First, I acquired an oak pallet to contribute the lumber for the ties:











Next, broke out the table saw, and started my own mill operation. Fortunately, railroad ties need little perfection to them...










Next, a little brown paint...










The turnout in it's original condition. The ties crumbling, missing, and broken, G gauge:










Headblocks first. Those are Micro-Engineering snap gauges. The original turnouts were slightly out of gauge in certain places.










And, finally, about a foot of ties in place. Only three more feet to go. This darn thing is 4 feet long!



















Not an exact model, but I'm trying to match my AMS #6 turnouts as closely as possible. I'm planning on some scratchbuilt turnouts also, at least one three=way and a couple of stub-switches.

Thanks, Robert!


----------



## Florida Trains (Jan 7, 2013)

This is a brilliant idea. What are you using to mount the track to the new ties?


----------



## rdamurphy (Jan 3, 2008)

Micro-engineering spikes with ME tie plates. 

Robert


----------



## rdamurphy (Jan 3, 2008)

Progress on the first #10 turnout rebuilding - most of the ties in place. Greg, An AMS #6 switch is next to it for comparison.










Robert


----------



## TrotFox (Feb 15, 2008)

This is a familiar kind of project.... All but two of my switches have been rebuilt using the exact same process, just without the plates and I pre-fit the ties to second-hand pressure treated lumber. 

Trot, the spiky, fox...


----------



## Greg Elmassian (Jan 3, 2008)

TrotFox !!!! Great to see you here, have not seen a post since 2015!

Greg - 672


----------



## barnmichael (Jan 2, 2008)

I see you are using Micro-Engineering snap gauges. Those are for code 250 track. I didn't notice if you mentioned what code rail you are using. Do those gauges also work on code 332 rail?


----------



## TrotFox (Feb 15, 2008)

Greg Elmassian said:


> TrotFox !!!! Great to see you here, have not seen a post since 2015!
> 
> Greg - 672


Hey dude! Life has been lifey. I'm still rattling around but don't hit forums nearly as much as I used to before Facebook appeared. I also never seem to finish anything so it's not like you guys have been missing much. 

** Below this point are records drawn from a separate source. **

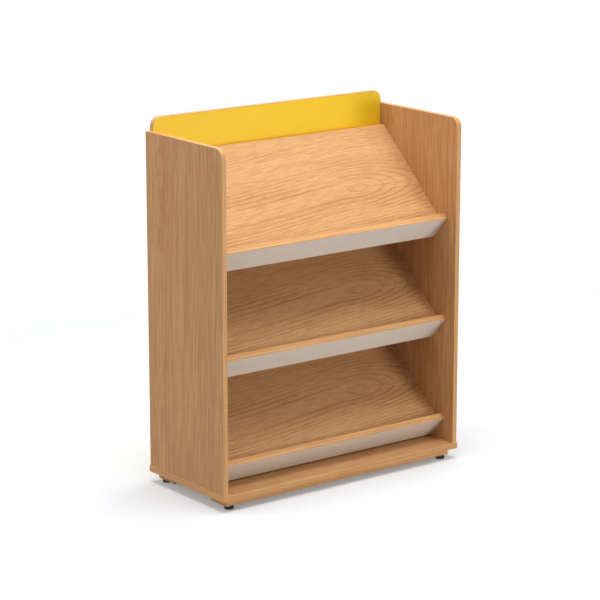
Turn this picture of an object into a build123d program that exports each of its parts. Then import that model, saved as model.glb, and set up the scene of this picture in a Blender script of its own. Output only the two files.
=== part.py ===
from build123d import *
import os
from math import cos, radians, sin, tan

# Book display rack of faced board: two side panels and a tall back panel stand on a base panel with
# plinth rails and levelling feet, and carry three sloping shelves, each with a lip square to it.
# Millimetres. +X is to the right, +Y to the rear, +Z up. The origin is on the floor, in the middle.

# Carcass, measured over the edging
rack_width = 1000.0
rack_depth = 430.0
side_height = 1150.0
back_rise = 45.0
side_thickness = 18.0
back_thickness = 18.0
corner_radius = 32.0
base_thickness = 22.0
base_overhang = 2.0

# Edging strips, glued on the cut edges
edging = 2.0
edging_arris = 1.5

# Sloping shelves: the board rises to the rear, and the lip stands square to it along its lower edge
shelf_levels = ("bottom", "middle", "top")
top_board_drop = 73.5
shelf_slope = 43.0
shelf_setback = 46.0
shelf_thickness = 22.0
lip_thickness = 22.0
lip_height = 107.0
lip_upstand = 33.0
lip_floor_gap = 3.5
board_back_gap = 2.5

# Plinth rails, flat under the base
rail_thickness = 22.0
rail_depth = 90.0
rail_end_inset = 25.0
rail_setback = 20.0

# Levelling feet: a pad that stays still on the floor, and a screwed stem that turns in it
foot_height = 14.0
foot_end_inset = 22.0
foot_edge_inset = 17.5
foot_travel = 10.0
pad_radius = 16.0
pad_height = 10.0
pad_sole_round = 1.2
pad_crown = 2.0
pad_floor = 3.0
collar_radius = 6.0
collar_thickness = 3.0
swivel_clearance = 0.1
stem_radius = 4.0
stem_chamfer = 1.0
hexagon_across_flats = 13.0
hexagon_gap = 0.25
insert_radius = 6.0
insert_length = 20.0
thread_clearance = 0.05
stem_relief = 1.0

# Dowels: the shorter end stands in a panel's face, the longer one in the other panel's edge
dowel_radius = 4.0
dowel_length = 35.0
dowel_in_face = 12.0
dowel_chamfer = 1.0
dowel_pitch = 32.0
bore_spare = 1.0
glue_gap = 0.1

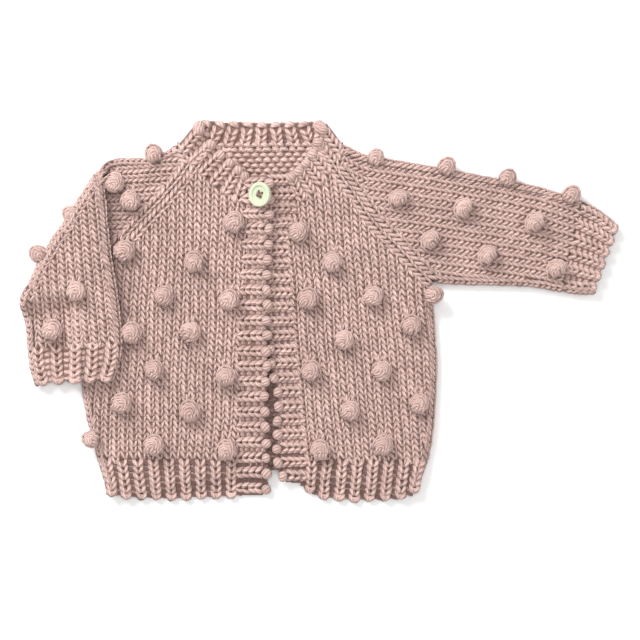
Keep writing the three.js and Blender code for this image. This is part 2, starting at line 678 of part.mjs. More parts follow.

Trot, the still-alive, fox...........


----------



## Royce (Sep 16, 2013)

TrotFox said:


> Hey dude! Life has been lifey. I'm still rattling around but don't hit forums nearly as much as I used to before Facebook appeared. I also never seem to finish anything so it's not like you guys have been missing much.
> 
> Trot, the still-alive, fox...........


Are you the "trotfox" that posted a 3d model of a coupler on thingiverse?

royce


----------